Many major industries in America
had as its founder or promoter,
an offspring of Jonathan and Sarah Edwards.

What a family!?!?!?!

But quite the contrast!?!?!?!

The author of the article where I
found these contrasting family studies
wanted to make a point!!!

While admitting that most families are a mixed bag—
a mixed bag of successes and failures.

Don’t we all have our Uncle So and So
who we try to avoid at a family reunion—
or conveniently forget to
invite to family functions.

And we all have someone in our families who
we love to bring up in casual conversation.

The author points out that
few of our families are as bad as the Jukes family—
and few of our families are illustrious
as the Edwards family.

But the point the author wanted to make
by comparing these two families is,
and I quote:

“The contrast cannot be missed,
nor the lesson dismissed.

Parents have a profound impact on
the world for generations to come.

Nothing is more important than the
responsibilities and possibilities of parenthood.”

Well, there’s no doubt some great truth to that.

But we’re interesting creatures aren’t we.

There are many factors that determine who
we and our relatives become.

And even though people may be
successful in their careers and professions—
many are still plagued with many of
the problems that haunt of the human condition:

serious illness
relationship problems—
human loss—
and doubts and insecurities.

You name it.

It’s been my experience
that even those who look like they’ve
got it all figured out on the outside—
well they’ve got their issues too.

We are a mixed bag—
A mixed bag both as individual and as families.

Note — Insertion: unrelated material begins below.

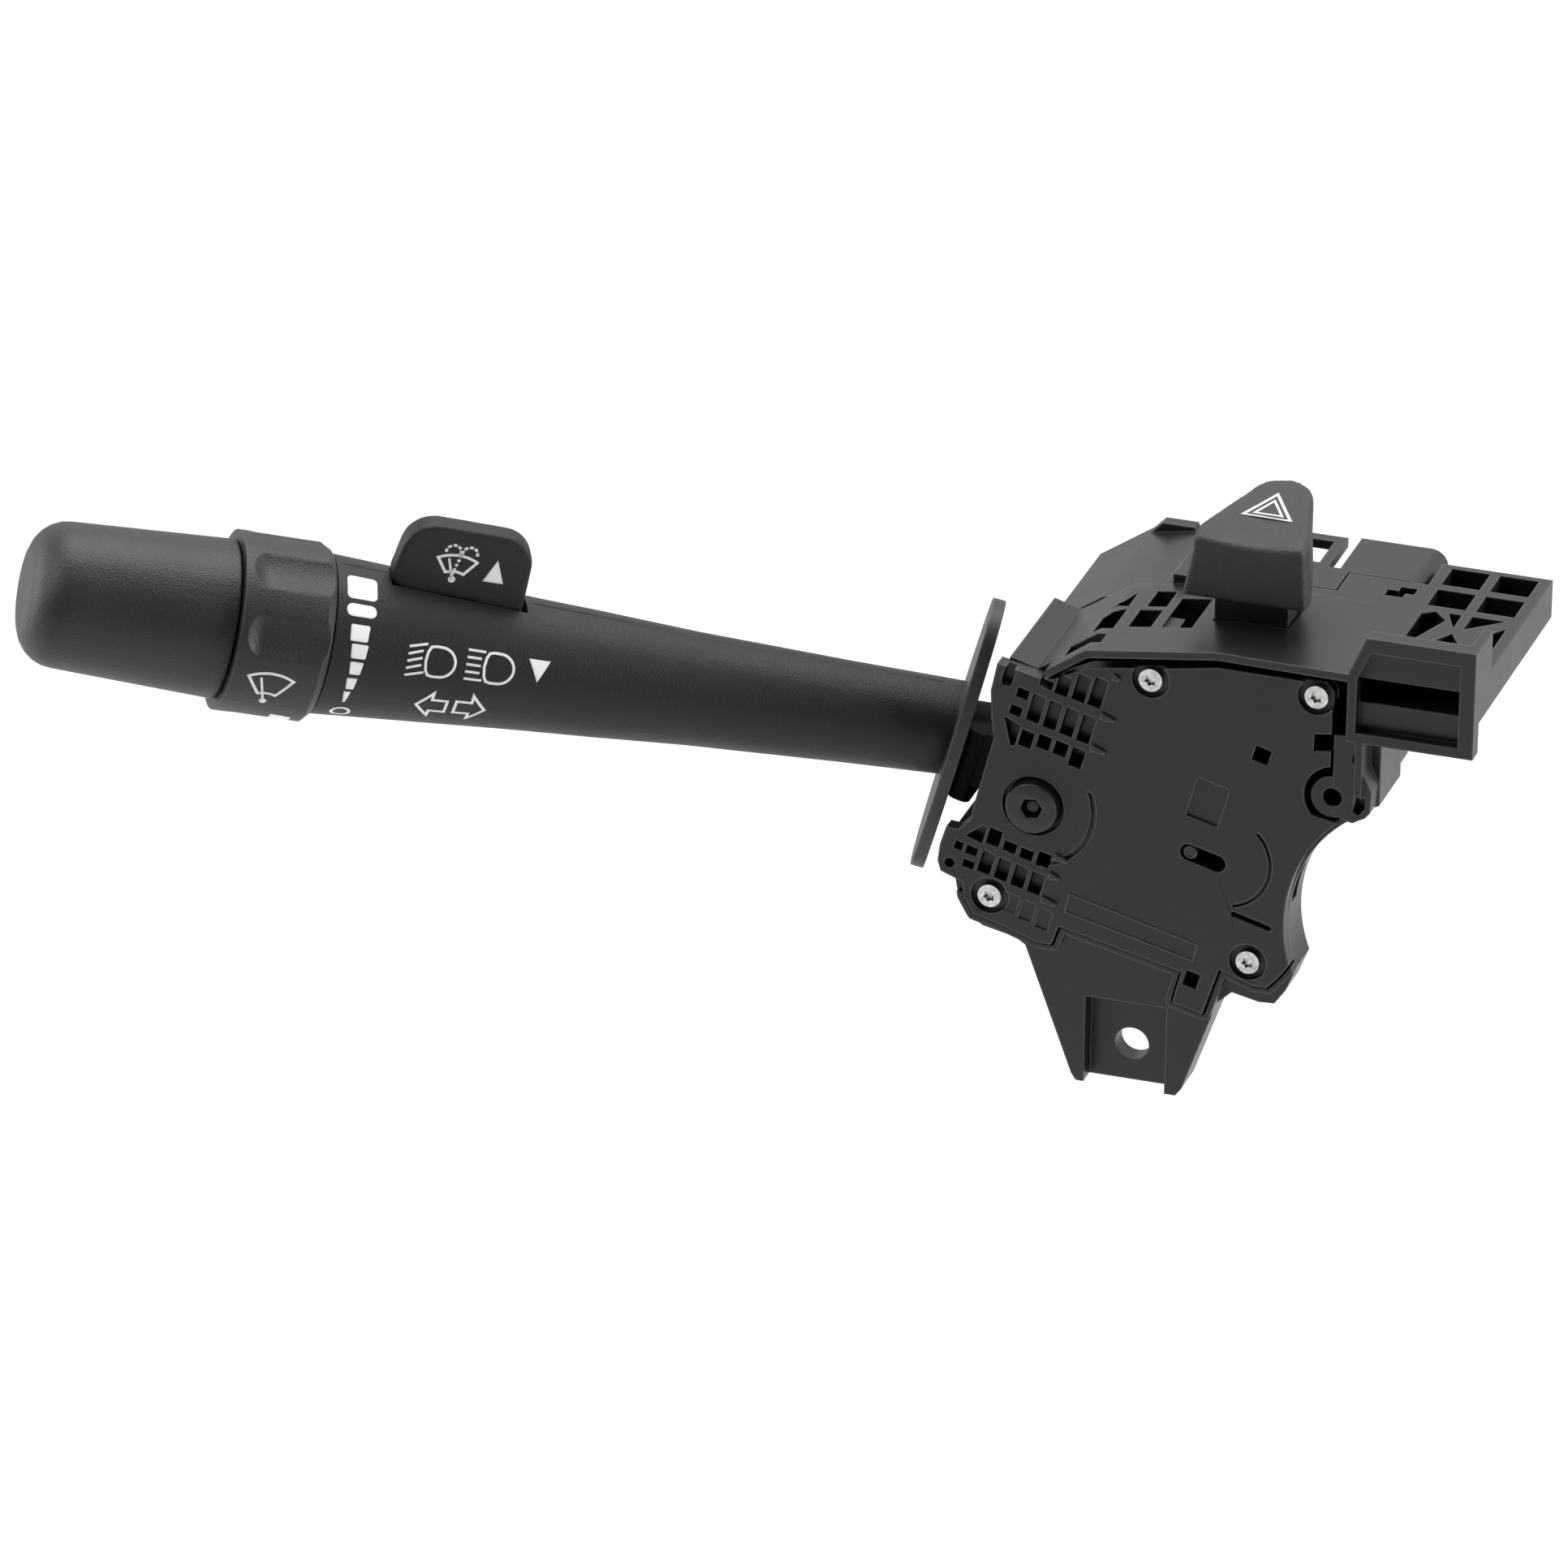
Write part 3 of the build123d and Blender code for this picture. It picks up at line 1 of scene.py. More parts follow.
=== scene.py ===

Which brings us to the Holy Family.

We also know some of
the descendants of the Holy Family—
there’s a list in both the
Gospels of Matthew and Luke.

And the descendants of Jesus
are neither like the Jukes family—
nor like the Edwards family.

They are a mixed bag—
with both some big, big saints and some big, big sinners—
even a murderer—
just like the Jukes family.

And I’m sure,
in one way or another,
whether saint or sinner—
they all struggled in their own ways
with the human condition.

So what’s the point of all of this:

We aren’t saved by our family name.

And we aren’t saved by our
own individual efforts or accomplishments.

Neither we nor our families have that capability.

If we are saved at all—
we’re saved by a Savior named Jesus Christ—
who rose from the dead.

He’s the Son of Mary—
He’s the Foster-Son of Joseph.

And we honor them today on
this feast of the Holy Family.

And they ought to be honored.

While Mary and Joseph
could not have completely understood the
fullness of their Son’s mission—

they were people of God—
and they were people of faith—
and they were obedient to the ways of God.
even when they didn’t understand.

Like when the twelve-year old Jesus
was missing from the caravan back to Nazareth.

Instead, he was sitting at the feet of the
Jewish masters in the Temple—
in His Father’s House—
totally absorbed in the business of God the Father.

How strange for a twelve-year-old boy
Mary and Joseph must have thought—
but they were people of God—
and obedient to the ways of God.

So, they supported their Son in His mission—
His mission to save us.

And we can all be thankful for that—
And we can all honor them greatly for that—
they deserve that.

They deserve that from the Jukes family—
They deserve that from the Edwards family—
And from the Roberts family—
And from your family.

People of God—
And obedient to the ways of God.
Supporting God’s mission through God’s Son.

People of God—
obedient to the ways of God—
supporting God’s mission through His Son.

And as we honor them—
may they serve as an example for all of our families!!!